Che ruolo ha l’Europa nell’assetto geopolitico della regione MENA e che modello di politica estera dovrebbe portare avanti oggi?
Fondamentale. Io ho fatto questo mestiere credendo fermamente che questo fosse il ruolo principale dell’Italia e della politica estera del nostro Paese. La politica estera non è un hobby astratto per diplomatici; rappresenta gli interessi fondamentali economici e politici di un Paese. Chiunque sia vissuto in Medio Oriente, Africa del nord o Maghreb si accorge che il ruolo dell’Europa è fondamentale perché storicamente c’è un legame. Sarebbe bene che chi si occupa di queste cose sviluppasse la conoscenza del rapporto storico. Pensi alla storia della riva sud dell’Italia. Come ogni cosa, tutto ha inizio con gli antichi romani, Cesare e Cleopatra, ma continuano per tutta la storia. Si pensi all’interazione tra l’Italia delle potenze marinare e tutta la costa del Mediterraneo. Per queste ragioni, io penso, ed ho sempre creduto, sviluppando in questo senso la mia azione professionale, che il rapporto sia fondamentale. Una politica estera fatta bene promuove il sistema Paese, tutela i nostri interessi economici. L’Italia si dovrebbe fare elemento trainante dell’Europa.

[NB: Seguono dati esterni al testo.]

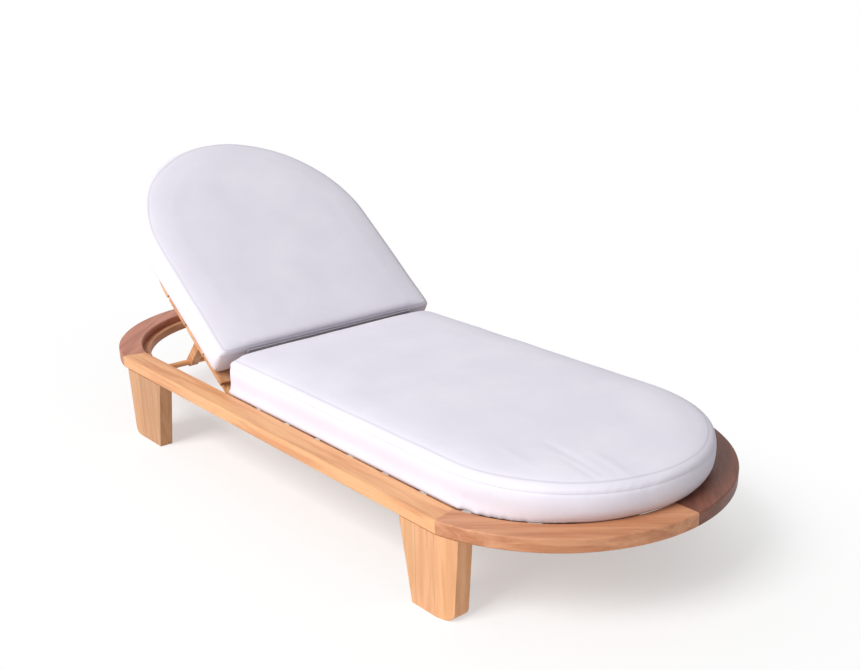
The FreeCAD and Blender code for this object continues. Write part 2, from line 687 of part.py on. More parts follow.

Oggigiorno, può giocare come ponte fra questi Paesi ed il mondo occidentale, compresi gli americani, che per ora rimangono la super potenza mondiale, anche se questo sembra in forte ridimensionamento.
Intravede una soluzione possibile per la questione palestinese e per il Medio Oriente?
Questo tipo di approccio non ci dà risposte credibili. La verità è che, soprattutto quando uno si fronteggia con questo genere di crisi – che sono crisi profonde e possono durare 100 o 500 anni – è difficile intravedere soluzioni immediate, specialmente da una visione che tenda minimamente ad un po’ di saggezza.
Se ci lasciamo ispirare dal buon senso, la via da percorrere è chiara a tutti.
Quali sono gli errori dell’Occidente?
Non sono sicuro che l’Europa e l’Occidente stiano percorrendo la strada giusta. Penso, ad esempio, a questa sempre più sanguinosa – come era prevedibile – guerra in Ucraina. In questo momento mi sembra che l’Occidente, e l’Europa in particolare, non abbiano altre soluzioni da proporre. Anzi, credo che abbiano abbandonato e non continuino ad usare il loro peso, la loro influenza per evitare che tutta la riva sud del Mediterraneo – in particolare Israele e Palestina – riscoppi.